Class D "Digital" Mono Blocks

Class D mono blocks also have a single channel, but operate very differently from Class AB amplifiers. Instead of having an always-on power supply, they switch the power supply on and off very quickly to simulate the waveform of the input signal. This rapid switching makes them extremely efficient, and allows class D mono blocks to be much smaller and much less power hungry than traditional AB amplifier designs. On the other hand, according to Home Theater Review Magazine, some audiophiles feel that their sound quality is lacking.

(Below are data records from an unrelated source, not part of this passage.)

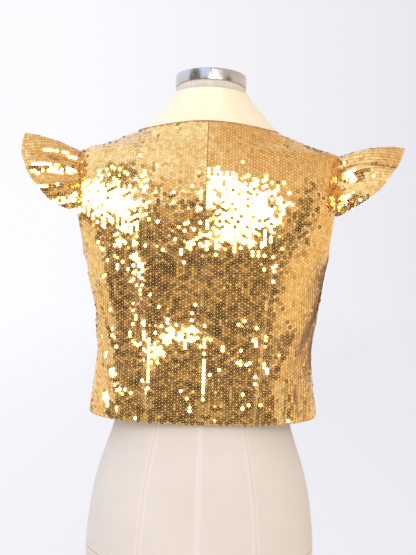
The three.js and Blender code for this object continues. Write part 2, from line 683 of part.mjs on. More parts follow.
function makeCapPlate() {
  const middleAngle = Math.asin(PLATE.across / CAP.radius);
  const spread = PLATE.width / CAP.radius;
  const pointAt = (radius) => (column, row) => {
    const angle = middleAngle + spread * (column / PLATE.columns - 0.5);
    const height = PLATE.foot + PLATE.height * row;
    return new THREE.Vector3(radius * Math.sin(angle), radius * Math.cos(angle), height);
  };
  const foot = CAP.radius + SEAM_GAP;
  return wall(PLATE.columns, 1, pointAt(foot + PLATE.wall), pointAt(foot));
}

const waistcoat = new THREE.Group();
for (const [sideName, side] of [['left', 1], ['right', -1]]) {
  waistcoat.add(namedMesh(`back_${sideName}`, makePanel(side, false), FINISHES.sequins));
  waistcoat.add(namedMesh(`front_${sideName}`, makePanel(side, true), FINISHES.sequins));
  waistcoat.add(namedMesh(`sleeve_${sideName}`, makeSleeve(sideName), FINISHES.sequins));
}
waistcoat.add(namedMesh('collar', makeCollar(), FINISHES.satin));

const neckCap = new THREE.Group();
neckCap.add(namedMesh('neck_cap', makeNeckCap(), FINISHES.polishedMetal));
neckCap.add(namedMesh('cap_plate', makeCapPlate(), FINISHES.polishedMetal));
neckCap.rotation.x = NECK_TILT;
neckCap.position.z = NECK_TOP_HEIGHT + SEAM_GAP;

const group = new THREE.Group();
group.add(namedMesh('form_body', makeFormBody(), FINISHES.linen));
group.add(waistcoat);
group.add(neckCap);

export default group;
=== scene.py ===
"""A sequinned waistcoat with flutter sleeves and a satin stand collar, on a limbless dress form.

Sizes are millimetres until a mesh is made. The garment's front faces -Y, the wearer's left is +X,
and the form stands on the floor at z = 0. Places on the cloth are given by turn and height: turn
is 0 at the centre back, 1 at the left side seam, 2 at the centre front, and negative on the right.
"""

import logging
import math
from collections.abc import Callable, Sequence
from dataclasses import dataclass, field
from enum import Enum

import bpy
import numpy as np
from mathutils import Matrix, Vector


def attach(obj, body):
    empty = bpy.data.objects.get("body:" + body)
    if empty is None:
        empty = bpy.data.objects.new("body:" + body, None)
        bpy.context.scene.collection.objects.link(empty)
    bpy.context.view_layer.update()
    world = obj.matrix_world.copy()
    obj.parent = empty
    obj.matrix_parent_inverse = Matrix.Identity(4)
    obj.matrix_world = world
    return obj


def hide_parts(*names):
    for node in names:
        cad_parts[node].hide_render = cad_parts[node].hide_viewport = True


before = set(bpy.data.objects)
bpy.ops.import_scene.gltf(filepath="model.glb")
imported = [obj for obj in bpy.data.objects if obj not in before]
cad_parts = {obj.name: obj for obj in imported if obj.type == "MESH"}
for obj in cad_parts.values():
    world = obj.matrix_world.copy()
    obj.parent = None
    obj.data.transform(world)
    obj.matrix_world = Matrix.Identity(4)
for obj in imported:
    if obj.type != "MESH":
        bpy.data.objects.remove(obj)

LOG = logging.getLogger("waistcoat")
MM = 0.001
SEED = 7
SMOOTH_ANGLE = math.radians(35)
Colour = tuple[float, float, float]


class Side(Enum):
    """The wearer's left or right, with its sign along X."""

    LEFT = 1
    RIGHT = -1

    @property
    def word(self) -> str:
        """The side's name in lower case."""
        return self.name.lower()


class Half(Enum):
    """The back or the front of the body."""

    BACK = "back"
    FRONT = "front"


@dataclass(frozen=True)
class Ring:
    """One level of a body skin: its half width, depths and the power of its superellipse."""

    height: float
    half: float
    back: float
    front: float
    power: float


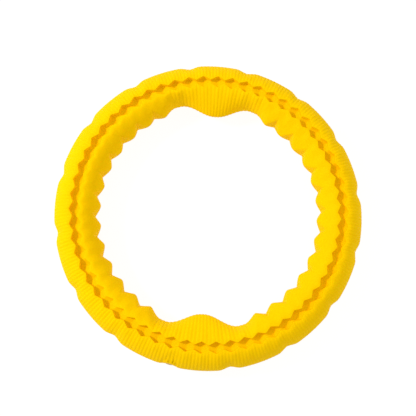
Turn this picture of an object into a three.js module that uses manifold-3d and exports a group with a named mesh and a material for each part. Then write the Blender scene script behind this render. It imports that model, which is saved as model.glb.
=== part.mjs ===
// Flying ring for lawn games: a soft, hollow throwing ring with two finger grips.
//
// Two half mouldings, front and rear, meet at the ring's middle plane with a tongue and a groove,
// and close round a float of closed-cell foam: two long arcs joined by a filler block in each grip.
// A small plug closes the vent hole, in an outer notch on the joint.
//
// Millimetres. +Z is the ring's axis and the two finger grips lie on +Y and -Y. The origin is on
// the surface that the ring lies on, under the ring's centre.

import * as THREE from "three";
import { mergeVertices } from "three/addons/utils/BufferGeometryUtils.js";
import Module from "manifold-3d";

// ---- driving dimensions ---------------------------------------------------------------------

const RING_DIAMETER = 230; // over the outer lobes
const RING_THICKNESS = 30; // between the two flat crowns
const RING_WIDTH = 34.1; // from the outer lobes to the tooth tips

const CROWN_INSET = 17.3; // from the outer lobes to the middle of the crown
const CROWN_FLAT = 11.2; // width of the flat crown, with the groove in its middle
const SLOPE_FULLNESS = 1.4; // 2 makes each slope a quarter ellipse, and less makes it flatter

const LOBE_COUNT = 16;
const NOTCH_DEPTH = 2; // between two lobes, at the middle plane; it runs out at the crown
const NOTCH_MOUTH = 18; // width where the notch leaves the lobes
const NOTCH_ROUNDNESS = 0.85; // 1 makes the notch a plain cosine, and less makes its bottom sharper

const TEETH_PER_SIDE = 13;
const TOOTH_DEPTH = 4; // from the blunt tip to the valley, at the middle plane
const TOOTH_DRAFT = 8; // degrees that each valley leans outwards, away from the middle plane
const TOOTH_BLUNTING = 0.7; // how much the sharp tip is rounded back
const GRIP_SPAN = 45; // degrees of the ring that each finger grip takes

const GRIP_BUMP = 11; // how far the middle of a grip stands in from its two hollows
const GRIP_HOLLOW_DEPTH = 4.6; // how far the hollows lie back from the tooth tips
const GRIP_HOLLOW_ANGLE = 18.5; // degrees from the grip's middle to each hollow
const GRIP_ROUNDNESS = 1.15; // 1 makes the bump a plain cosine, and more makes its middle fuller

const DIAMOND_COUNT = 58; // diamonds in the crown groove, one centred on each grip
const GROOVE_DEPTH = 4.2;
const GROOVE_NECK = 2.8; // width of the groove between two diamonds
const DIAMOND_REACH = 2.7; // how far a diamond's corner stands out from the neck

const WALL = 4.2; // behind the notches, the tooth valleys and the grip hollows
const GROOVE_FLOOR_WALL = 4.4; // between the groove's floor and the foam
const GRIP_WALL = 6; // in front of the filler in a grip's bump
const POCKET_HALF_ANGLE = 5; // degrees, of the pocket behind a grip's bump

const TONGUE_WIDTH = 1.4;
const TONGUE_HEIGHT = 1.6;

const BLOCK_HALF_ANGLE = 14; // degrees of the float's ring that half a filler block takes
const FOAM_CHAMFER = 2; // of the foam and of the cavity that it fills

const PLUG_SHANK = 4.4; // diameter
const PLUG_HEAD = 8; // diameter
const PLUG_HEAD_THICKNESS = 1.4;
const PLUG_HEAD_STANDOUT = 1.2; // how far the head's crown stands out of the notch
const PLUG_NOTCH = 7; // which notch holds the plug, counted from the +Y grip

const CLEARANCE = 0.3; // between pieces that touch

// ---- finishes -------------------------------------------------------------------------------

const softYellow = { color: 0xffd500, roughness: 0.55, metalness: 0 };
const floatFoam = { color: 0xf3efe2, roughness: 0.9, metalness: 0 };
const plugRubber = { color: 0xc79a4a, roughness: 0.6, metalness: 0 };

// ---- derived sizes --------------------------------------------------------------------------

const outerRadius = RING_DIAMETER / 2;
const tipRadius = outerRadius - RING_WIDTH;
const crownRadius = outerRadius - CROWN_INSET;
const crownOuter = crownRadius + CROWN_FLAT / 2;
const crownInner = crownRadius - CROWN_FLAT / 2;
const halfThickness = RING_THICKNESS / 2;
const notchRadius = outerRadius - NOTCH_DEPTH;
const apexRadius = tipRadius - TOOTH_BLUNTING;
const hollowRadius = tipRadius + GRIP_HOLLOW_DEPTH;
const bumpRadius = hollowRadius - GRIP_BUMP;

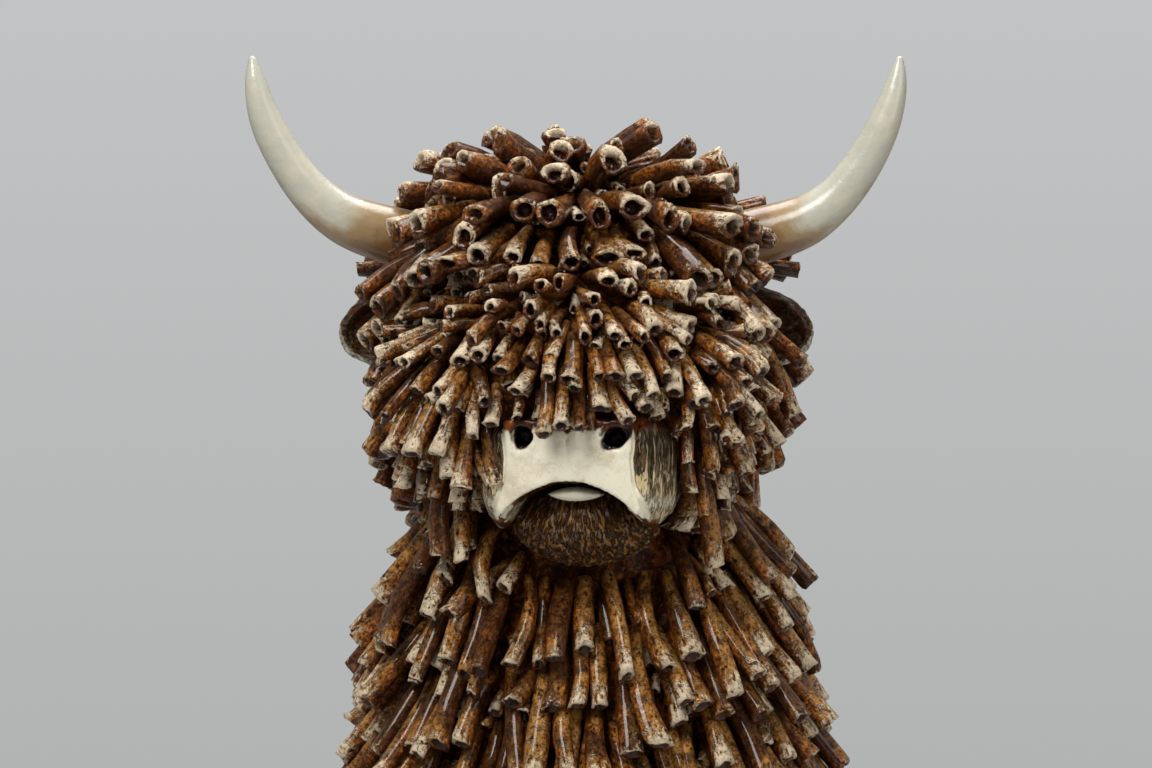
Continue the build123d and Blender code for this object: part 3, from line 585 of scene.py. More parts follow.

Mono block amplifiers have two key benefits over traditional multichannel amps. Because they only handle one channel of sound, there is no risk of multiple channels bleeding together and muddying the sound; and because they have a dedicated power supply, they deliver all of the power that the channel they are amplifying requires, without having it split with other channels.


Because each mono block amplifier is a separate unit, it is usually much more expensive to set up a system with mono blocks than with comparable multichannel amplifiers. A multichannel system also usually takes up more space, and presents a wire-routing challenge because each amplifier has its own power cord.